Pemberton was “the most noted physician Atlanta ever had,” according to the Atlanta newspapers, but he is best known for his expertise in the laboratory, where he perfected the formula for Coca-Cola.
The Origin of Coca-Cola
A few years before Coca-Cola began its spectacular rise to international acclaim, a drink known as Pemberton’s French Wine Coca was extremely popular in Atlanta. Its fame spread throughout the Southeast, and the demand for the tasty beverage was high.
In 1885 a reporter from the Atlanta Journal approached the creator of French Wine Coca and asked him for a detailed analysis of the new drink. Pemberton replied, “It is composed of an extract from the leaf of Peruvian Coca, the purest wine, and the Kola nut. It is the most excellent of all tonics, assisting digestion, imparting energy to the organs of respiration, and strengthening the muscular and nervous systems.” He explained that South American Indians considered the coca plant a sacred herb and praised its beneficial effects on the mind and body. With the aid of the coca plant, the Indians had performed “astonishing” feats, he said, “without fatigue.” Pemberton then admitted that his coca and kola beverage was based on Vin Mariani, a French formula perfected by Mariani and Company of Paris, which since 1863 had been the world’s only standard preparation of erythroxylon coca.

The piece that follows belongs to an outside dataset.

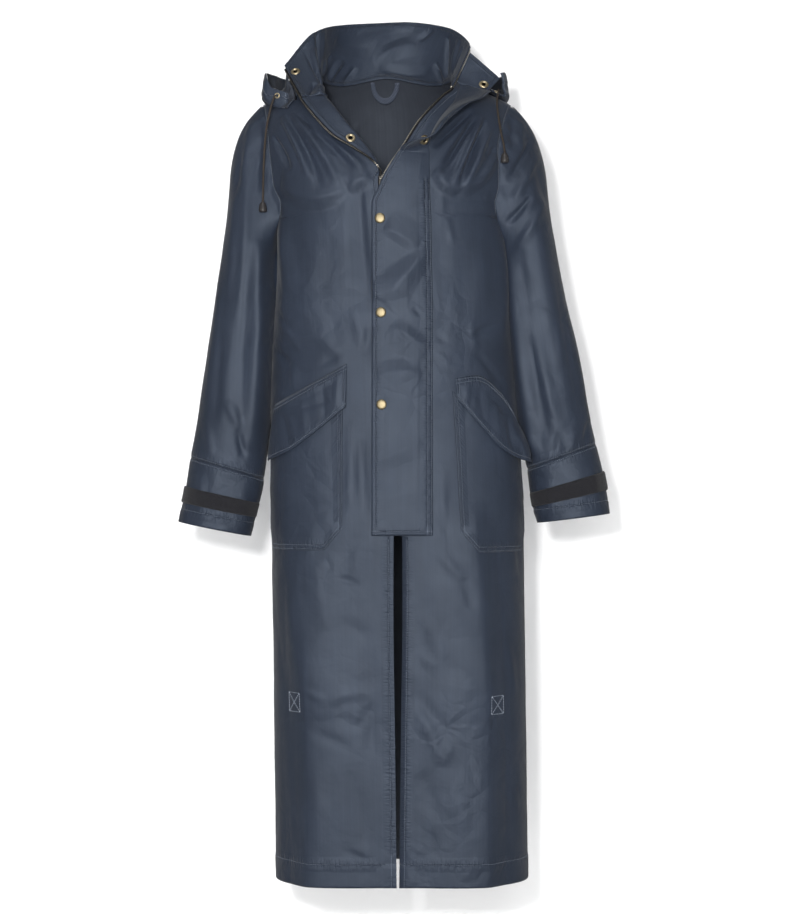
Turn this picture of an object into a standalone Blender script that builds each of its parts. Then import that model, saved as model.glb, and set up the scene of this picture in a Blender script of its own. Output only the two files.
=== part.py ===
"""A long hooded riding raincoat, held in the hollow form it has when it is worn.

+X is the viewer's right, the front faces -Y and +Z is up. The origin is the middle
of the neck opening at the height of the nape seam, where a wearer carries the coat.
"Left" and "right" are the viewer's, looking at the front.

The body is a family of sections. A level runs from -1 at the hem over 0 at the
underarm to 1 at the shoulder seam, and an angle runs from 0 at the centre line to a
quarter turn at the side seam. Every cloth piece is a grid laid through its sections
and thickened to a wall. What lies on another piece is made from that piece's points,
moved out.
"""

import bisect
import math
from collections import namedtuple

import bmesh
import bpy
from mathutils import Euler, Matrix, Vector
from mathutils.bvhtree import BVHTree

# Driving sizes, in metres.
CLOTH = 0.0012
SEAM = 0.0009
GAP = 0.0003
HEM_HEIGHT = -1.200
UNDERARM_HEIGHT = -0.225
NECK_HALF_WIDTH = 0.100
NECK_SIDE_HEIGHT = -0.008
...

In 1886 the city of Atlanta introduced prohibition, which, among other things, forbade the sale of wine. Pemberton decided to make another version of his popular drink. He dropped the reference to wine in the name of the beverage, substituted sugar syrup for the wine, and coined the name “Coca-Cola” to identify his formula. Henceforth, he would call Coca-Cola the ideal temperance drink, both on the label and in advertising.
Realizing that he needed financial backing to market this nonalcoholic version of French Wine Coca on a large scale, Pemberton formed a company for that purpose. He put his son Charles in charge of manufacturing Coca-Cola, and after prohibition ended in 1887, he again produced French Wine Coca. He announced that he would retire from active practice, sell his drugstores in Atlanta and elsewhere in the state, and devote all his time to promoting his beverages. Meanwhile, a group of businessmen responded to Pemberton’s appeal to finance the new Coca-Cola Company. He was to receive a royalty of five cents for each gallon of Coca-Cola sold.
It was Pemberton’s practice to organize a business as a copartnership and then convert it into a corporation. In March 1888, after being in business for eight months as a copartner, he filed the petition for incorporation of the first Coca-Cola Company in the Fulton County Superior Court. Five months later, on August 16, 1888, he died at his home in Atlanta.
On the day of Pemberton’s funeral, Atlanta druggists closed their stores and attended the services en masse as a tribute of respect. On that day, not one drop of Coca-Cola was dispensed in the entire city. At sunup the following day, a special train carried his body to Columbus, where a large group of friends, relatives, and admirers laid him to rest. The Atlanta newspapers called him “the oldest druggist of Atlanta and one of her best known citizens.”